Cartoonists often depicted firefighters rescuing damsels in flimsy nighties and other such deeds of daring do. The truth however is often far from such whimsical even if desirable fancies. Some incidents I however experienced beggar belief in terms of outright hilarity and which would do any sitcom writer proud.

One such incident was a call to a cat on the roof of a terraced house in Plaistow. Despite popular belief once again engendered by the cartoonists, firefighter do not normally respond of cats on roofs or stuck in trees, that is the job of the RSPCA. Members of the public making such calls are normally referred to the RSPCA by a Control Officer with the fire service only responding if in the opinion of an RSPCA on site that the fire service would be of assistance. Normally animals like cats will get themselves down when they get hungry enough but other creatures like horses or cows stuck in mud often require a helping hand. In  this particular case we were advised by the RSPCA that a cat had been sitting on the apex of the roof of a terraced house for days and despite the enticements from both himself and an elderly widow who owned the cat, this particular intransigent moggie refused to move.  Normally, continual extensive training enables firefighters to immediately spring into action at the arrival of an incident without hesitation, however there is no real training that can be given for dealing with obstinate animals.

Clearly it required a plan of action to thought out. If the RSPCA officer had not been present, it is likely a quick burst from a jet of water would rapidly resolve the situation, however a much longer but more thoughtful scheme was thought out. Two ladders were pitched to either end of the terraced house on which a colleague and I climbed to either end of the roof. In London, the dividing party-wall between the houses of a terrace continue above roof level and prove a useful handhold for getting to the apex of the roof. After negotiating around chimney stacks at either end of the roof, my colleague and I sat astride the roof apex at opposite ends. This was not a comfortable position due to the angle and pitch of the roof. Although we could have used a roof ladder, it is likely this would have scared the cat who might well run onto the roof of a different house thereby complicating matters. Not scaring the cat was also the reason we were sitting astride the roof with fire helmets removed.

Slowly the two of us, such brave persons that we were, inched our way towards the cat issuing such words of reassurance as “Good Pussy” and the like. The errant feline just looked at us enigmatically and probably wondered what these two strange clowns were doing on her roof. Eventually the both of us were close enough to reach the cat however, any sudden move to grab the feline was likely to prove disastrous so we decide to coax the animal into our arms with kind soothing words instead. It was at this point we were distracted by a noise only to see a skylight set into the rear roof being pushed upwards on its hinges by the end of a broomstick wielded by the elderly widow in the room below. That was immediately followed by the high-pitched voice of the widow calling “Here Puss, puss, puss”. With that the cat made a sudden dash for the skylight leaving us with the sight of the cat’s tail rapidly disappearing into the room below.

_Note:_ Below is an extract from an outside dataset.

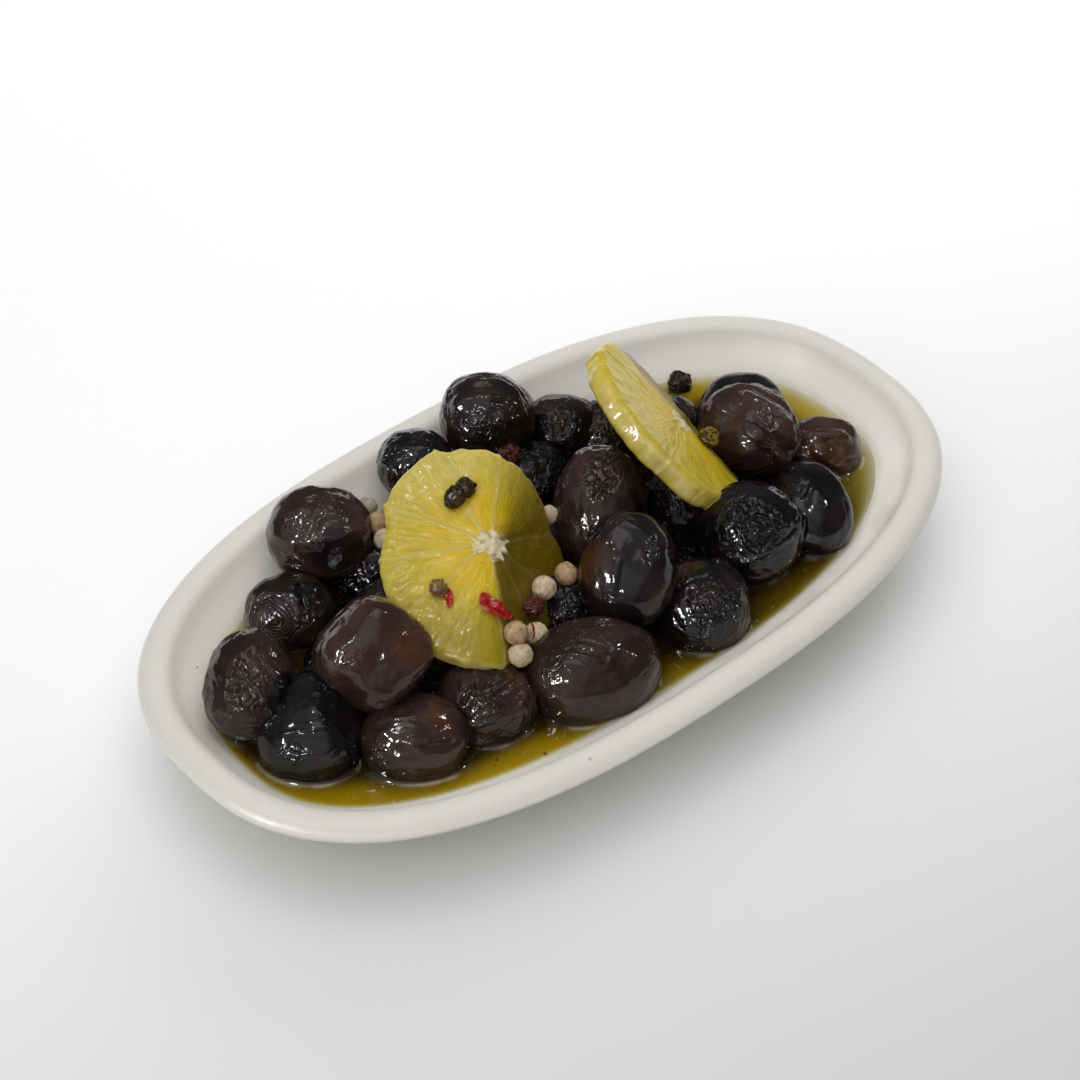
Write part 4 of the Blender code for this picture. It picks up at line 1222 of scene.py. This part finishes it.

It took a few moments before it dawned on us that to the passing public below, all they could see was two firefighters sitting astride the apex of a roof in a strange posture, each facing and within close proximity to each other with no cat present to act as a self explanation for either our presence or peculiar position. I expect passers-by must have though we were about to undertake some dark satanic ritual like a roof dancing ceremony. My colleague and I could not help but start to laugh at the absurdity or our position, so much so, it took several minutes before we even dared to start making our way back down for fear of having an accident due to our raucous laughter.

Even now whenever I hear someone calling their cat, my mind always recalls the voice of the frail elderly widow calling “Here, Puss, puss, puss”.